Every engineering organization eventually runs into the same uncomfortable realization. Your runway is not defined by headcount, funding, or even roadmap ambition. It is defined by the architecture tradeoffs you made earlier, often when the system was smaller, the team leaner, and the pressure higher. At the time, the decision felt reasonable, even correct. In production, at scale, that same choice starts to surface everywhere, in incident reviews, delivery timelines, and hiring conversations.
Senior engineers recognize this moment. Velocity slows, reliability conversations get louder, and every new feature feels heavier than the last. This is not a failure of execution. It is the compound interest of architecture. The systems you build encode constraints, and those constraints eventually define how far you can go before change becomes existentially expensive.
What follows are five architecture tradeoffs that quietly determine how much runway your system really has, and how painful the next phase of growth will be.
1. Optimizing for speed of initial delivery versus speed of sustained change
Early architecture almost always prioritizes getting to market. Fewer abstractions, shared databases, and tightly coupled services feel like the fastest path. In the short term, they often are. The tradeoff shows up later when every change requires coordinated releases and deep system knowledge. Teams start batching work to reduce risk, which slows feedback loops and increases blast radius.
Systems built with sustained change in mind invest earlier in clear boundaries, explicit contracts, and ownership. That investment costs time up front, but it buys optionality later. The key insight is not that one approach is right, but that optimizing for early speed without a deliberate transition plan quietly taxes every future iteration.
2. Centralized control versus autonomous ownership
Centralized architectures simplify governance. Shared platforms, common schemas, and a single deployment pipeline reduce duplication and make compliance easier. They also concentrate decision-making and operational load. Over time, a small group becomes a bottleneck for change, even when they are highly competent.
Autonomous ownership pushes complexity to the edges. Teams make local decisions, deploy independently, and absorb more operational responsibility. The failure mode here is fragmentation and inconsistent quality. The runway question is whether your organization can scale decision-making as fast as it scales code. Architecture that assumes central control rarely survives rapid team growth.
3. Implicit coupling versus explicit contracts
Implicit coupling hides in shared databases, undocumented APIs, and conventions that live in tribal knowledge. It feels efficient until something breaks. Then debugging turns into archaeology. Explicit contracts, schemas, and versioning feel heavy until the first breaking change does not page half the company.
Mature systems bias toward making coupling visible and enforceable. This does not eliminate coordination costs, but it makes them predictable. Your runway shortens dramatically when teams cannot reason about the impact of change without a full system mental model.
4. Vertical feature delivery versus platform leverage
Shipping features end-to-end feels empowering. Teams move fast and see direct user impact. Over time, common needs emerge: authentication, observability, and data pipelines. Without deliberate platform investment, every team re-solves the same problems with slight variations.

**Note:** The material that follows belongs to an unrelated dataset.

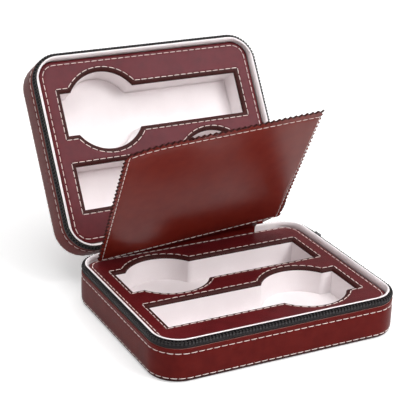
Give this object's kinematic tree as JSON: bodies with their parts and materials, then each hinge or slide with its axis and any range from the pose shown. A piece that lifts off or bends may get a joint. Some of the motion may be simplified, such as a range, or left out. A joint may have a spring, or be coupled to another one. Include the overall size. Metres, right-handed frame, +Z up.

Platform work, done too early, becomes speculative and underused. Done too late, it becomes a massive migration effort. The defining tradeoff is when you decide to consolidate. Your runway depends on whether platform abstractions reduce cognitive load or add another layer that teams must fight.
5. Accepting technical debt versus paying it with interest
All systems carry debt. The dangerous tradeoff is pretending it is temporary without allocating capacity to address it. Deferred migrations, outdated dependencies, and brittle build systems quietly increase the cost of every change. Eventually, even small improvements feel risky.
High runway organizations treat debt like a balance sheet. They track it, service it, and sometimes deliberately take on more. The difference is intent. When debt is invisible, it defines your limits. When it is managed, it becomes a strategic lever rather than a constraint.
Closing
Your architecture does not fail all at once. It narrows your options incrementally until change feels slow, risky, or impossible. The tradeoff that defines your runway is rarely obvious in isolation, but it is always visible in aggregate behavior. Incident frequency, delivery friction, and team morale are all signals. The earlier you surface and name these tradeoffs, the more control you retain over how far your system can realistically go next.